Le bus, ou plutôt le car, était de ceux utilisés dans les voyages organisés pour les séniors. Certains matins on se croyait partis pour une excursion à Walibi ou je ne sais où. La majorité des passagers étaient des collégiens et lycéens bruyants heureux de vivre. On ne savait pas dans quelle zone RATP on naviguait, entre la 5 et la 6, peut-être la 7. Peut-être aussi que la RATP se fichait bien de ce coin paumé qui avait été jadis desservi par deux lignes de chemin de fer, toutes les deux aujourd'hui démantelées après une brève exploitation d'avant-grande guerre. Sur le trajet l'horizon n'était coupé que par le clocher massif de l'église de gometz d'abord, puis par les tours de béton des Ulis qui s'alignaient harmonieusement comme sur un poster de New York. Sinon, c'était des champs, du blé et de l'herbe, des bois et quelques fermes. Et les tracteurs qui patiemment s'éloignaient vers l'horizon comme des chalutiers qui prennent le large.

 

aerotrain2D'abord il y avait eu la création du rond-point à l'endroit où le tunnel de déviation de Gometz, dont la construction était en train de s'achever, démarrait. Lorsque le tunnel fut terminé et ouvert à la circulation mon ascension sociale m'avait offert une voiture presque neuve, et c'était maintenant au ras du sol et seul que je parcourais le chemin du boulot. Le tunnel était lui flambant neuf et ses lumières oranges toutes belles, avec les énormes turbines qui filaient au-dessus de la tête, me donnaient l'impression d'entrer tous les matins dans un film de science-fiction des années soixante-dix. A la sortie du tunnel, il y avait le jour aveuglant bien sûr, mais aussi un autre grand rond-point dont le centre était encore en friche, et il n'était pas rare d'y voir courir des lapins de garenne un peu déboussolés.

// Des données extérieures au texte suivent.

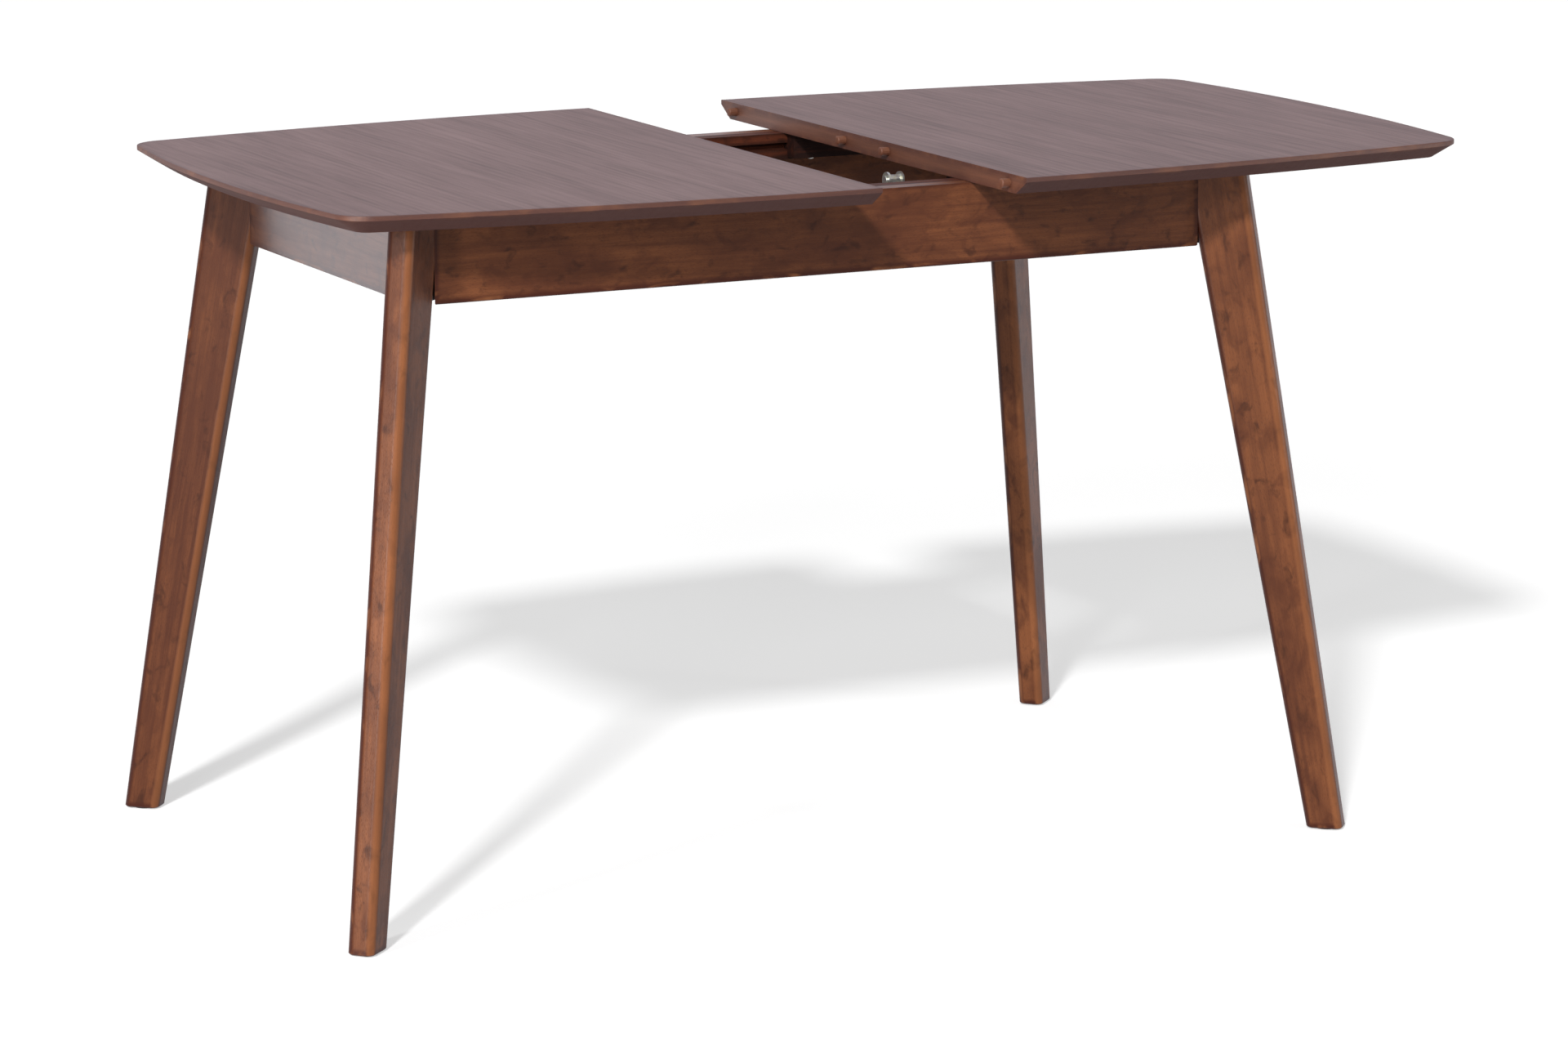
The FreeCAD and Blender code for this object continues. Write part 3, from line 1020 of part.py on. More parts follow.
def make_leaf():
    """The leaf: two panels folded face to face, with hinges in their meeting edges and dowels."""
    fold_panel = make_leaf_panel("leaf_fold_panel", FOLD_PANEL_BOTTOM, None, 1)
    node(fold_panel, "leaf_fold_panel")
    over = FreeCAD.Rotation(X_AXIS, HALF_TURN)
    pivot_panel = make_leaf_panel("leaf_pivot_panel", PIVOT_PANEL_TOP, over, -1)
    # Recesses for the pivot arms, open on the panel's underside
    arm_y = f"({FOLD_EDGE} - {PIVOT_DEPTH})"
    half = "(Sizes.plate_radius + Sizes.glue_gap)"
    depth = f"({PIVOT_PANEL_TOP} - {ARM_FOOT} + Sizes.glue_gap)"
    screws = [(arm_y, f"({PIVOT_PANEL_TOP} - {z})") for _, z in plate_screw_places(ARM_FOOT)]
    for side in (-1, 1):
        edge = f"({side} * {LEAF_EDGE})"
        recess = new_sketch(pivot_panel, "YZ_Plane", edge)
        polygon(recess, [
            (f"{arm_y} - {half}", "0"), (f"{arm_y} + {half}", "0"),
            (f"{arm_y} + {half}", depth), (f"{arm_y} - {half}", depth),
        ])
        pocket(pivot_panel, recess, "Sizes.plate_thickness", side < 0)
        bore(
            pivot_panel, "YZ_Plane", screws, "Sizes.plate_screw_radius + Sizes.glue_gap",
            "Sizes.plate_thickness + Sizes.plate_screw_length", side < 0, edge,
        )
    node(pivot_panel, "leaf_pivot_panel")

    upper = f"({PIVOT_PANEL_BOTTOM} + Sizes.top_thickness / 2)"
    lower = f"({FOLD_PANEL_BOTTOM} + Sizes.top_thickness / 2)"
    into_edge = FreeCAD.Rotation(X_AXIS, -QUARTER_TURN)
    # A link leaves the upper barrel outwards and curves down to the lower one
    half_ring = FreeCAD.Rotation(Z_AXIS, -Y_AXIS, X_AXIS)
    barrels = []
    links = []
    for x in HINGE_PLACES:
        for z in (upper, lower):
            barrels.append(
                cylinder(
                    "hinge_barrel", "Sizes.hinge_barrel_radius", "Sizes.hinge_barrel_length",
                    frame_point(x, FOLD_EDGE, z, into_edge),
                )
            )
        link = doc.addObject("Part::Torus", "hinge_link")
        link.setExpression("Radius1", f"({upper} - {lower}) / 2")
        link.setExpression("Radius2", "Sizes.hinge_link_radius")
        link.Angle3 = HALF_TURN
        link.Placement = frame_point(x, FOLD_EDGE, f"({upper} + {lower}) / 2", half_ring)
        links.append(link)
    group("leaf_hinge_barrels", barrels)
    group("leaf_hinge_links", links)
    places = [(f"({FOLD_EDGE} + {distance})", z) for distance in DOWEL_DISTANCES for z in (upper, lower)]
    make_dowels("leaf_dowels", f"(-{LEAF_EDGE})", places, -1)


def build():
    """Make every sub-part of the table."""
    for corner_name, side, depth in CORNERS:
        leg = make_leg(corner_name, side, depth)
        make_corner_block(corner_name, side, depth, leg)
    make_leg_fasteners()
    make_foot_glides()
    for depth_name, depth in DEPTHS:
        make_long_apron(depth_name, depth)
        make_slide_rail(depth_name, depth)
    for side_name, side in SIDES:
        make_short_apron(side_name, side)
        make_cross_rail(side_name, side)
    make_rest_rail()
    make_leaf()
    make_leaf_pivot()
    make_half_top("left", -1, "0")
    make_half_top("right", 1, SLIDE_TRAVEL)
    edge = f"(Sizes.seam_gap / 2 + {SLIDE_TRAVEL})"
    height = f"({UNDERSIDE} + Sizes.top_thickness / 2)"
    make_dowels("right_top_dowels", edge, [(y, height) for y in TOP_DOWEL_PLACES], -1)


def check():
    """Stop if anything in the document failed or holds no valid solid."""
    doc.recompute()
    for item in doc.Objects:
        if {"Invalid", "Error"} & set(item.State):
            raise RuntimeError(f"{item.Label} failed: {item.State}")
    for item in nodes:
        if item.Shape.isNull() or not item.Shape.isValid() or not item.Shape.Solids:
            raise RuntimeError(f"{item.Label} holds no valid solid")


def write():
    """Write every sub-part to its own file."""
    os.makedirs("parts", exist_ok=True)
    for item in nodes:
        item.Shape.exportStep(f"parts/{item.Label}.step")


build()
check()
write()
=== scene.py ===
import json
import math

import bpy
import numpy as np
from bpy.props import FloatProperty, FloatVectorProperty, IntProperty, PointerProperty
from bpy.types import Operator, Panel, PropertyGroup
from mathutils import Matrix, Vector


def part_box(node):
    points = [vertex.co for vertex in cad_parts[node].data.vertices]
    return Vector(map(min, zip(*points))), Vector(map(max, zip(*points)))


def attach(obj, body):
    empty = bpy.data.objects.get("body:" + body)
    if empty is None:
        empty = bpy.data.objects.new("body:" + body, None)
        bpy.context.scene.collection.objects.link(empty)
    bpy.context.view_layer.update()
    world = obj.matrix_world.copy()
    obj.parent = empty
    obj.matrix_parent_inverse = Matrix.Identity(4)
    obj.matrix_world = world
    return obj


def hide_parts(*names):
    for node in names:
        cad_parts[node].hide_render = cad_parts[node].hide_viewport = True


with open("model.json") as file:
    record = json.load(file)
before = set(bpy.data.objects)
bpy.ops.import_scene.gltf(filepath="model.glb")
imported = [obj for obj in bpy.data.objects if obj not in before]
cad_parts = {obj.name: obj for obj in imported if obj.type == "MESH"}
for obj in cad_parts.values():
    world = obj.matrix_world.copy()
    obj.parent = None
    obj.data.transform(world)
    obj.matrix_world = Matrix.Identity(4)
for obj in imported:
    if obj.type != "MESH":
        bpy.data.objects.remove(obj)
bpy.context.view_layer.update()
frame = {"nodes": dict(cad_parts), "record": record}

bl_info = {
    "name": "Extending dining table",
    "version": (1, 0, 0),
    "blender": (4, 5, 0),
    "location": "3D View > Sidebar > Table",
    "description": "Dresses a packed extending table in stained wood and metal and sets its stage",
    "category": "Object",
}

# Rounded edges: their steps, the angle past which an edge is sharp, the angle under which two
# faces are one flat face, the distance under which two corners are one, and how much more a
# large face turns the shading than a small one
ROUND_STEPS = 3
SHARPEST_SMOOTH_EDGE = math.radians(30)
FLAT_ENOUGH = math.radians(0.5)
WELD_DISTANCE = 0.00002
LARGE_FACE_WEIGHT = 80

# Grain directions in the table's own frame
LENGTHWISE = (1, 0, 0)
CROSSWISE = (0, 1, 0)

# Ways that the two far lamps shine: one above the other at the front left
HIGH_SHINE = (0.93, 1.14, -1.0)
LOW_SHINE = (1.5, 1.96, -1.0)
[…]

Il n'avait pas encore été aménagé, et d'ailleurs lorsqu'il le fut je ne le remarquai pas tellement ce grand bout de béton, qui ressemblait à une rigole et qu'on avait posé là au milieu comme par mégarde, donnait une impression de pas-fini, de site en construction. Ce n'est que des années plus tard que j'ai compris ce que ce rond-point de l'ingénieur Bertin qui ne ressemblait à rien avait de grandiose et d'historique et même, j'ose, d'émouvant.

Quelques mois après, sur le premier rond-point avait poussé... disons un objet surréaliste, une sorte de wagon-avion volant en aluminium perché à quelques mètres au-dessus du sol. Vraiment je me demandais ce que ça pouvait représenter, et qu'est-ce que ce truc futuriste faisait planté là au milieu des champs. Il se foutait bien de la route et regardait dieu sait quoi à l'horizon, comme rêveur. Un drôle d'animal à dire vrai, avec une queue terminée par des réacteurs ou des canons destructeurs, ou les pots d'échappement de la batmobile. Il y avait aussi poussé un panneau qui indiquait que l'objet en question était en réalité une sculpture d'un certain Georges Saulterre sans préciser s'il avait sévi sur ordre ou sur un accès de prescience mystique. Trois tours de rond-point plus tard j'étais toujours aussi perplexe et je reprenais le chemin de la maison, celui-là-même vers lequel le museau du machin était pointé.

 

C'est tout récemment que je suis tombé par hasard sur l'histoire de l'aérotrain. Je sais pas si c'est un truc connu mais mon correcteur de texte paraît au courant de l'affaire comme pour me mettre la honte. Au début ça m'a plutôt évoqué les aéroglisseurs, un truc d'avant-guerre un peu chiant, inventé par exemple par les allemands ou peut-être les anglais, je sais pas, mais un truc qui a pas marché et qui devait être nase et inutile, enfin peut-être pas à l'époque. En tout cas un truc lointain technologiquement dépassé, comme les zeppelins, pas mieux.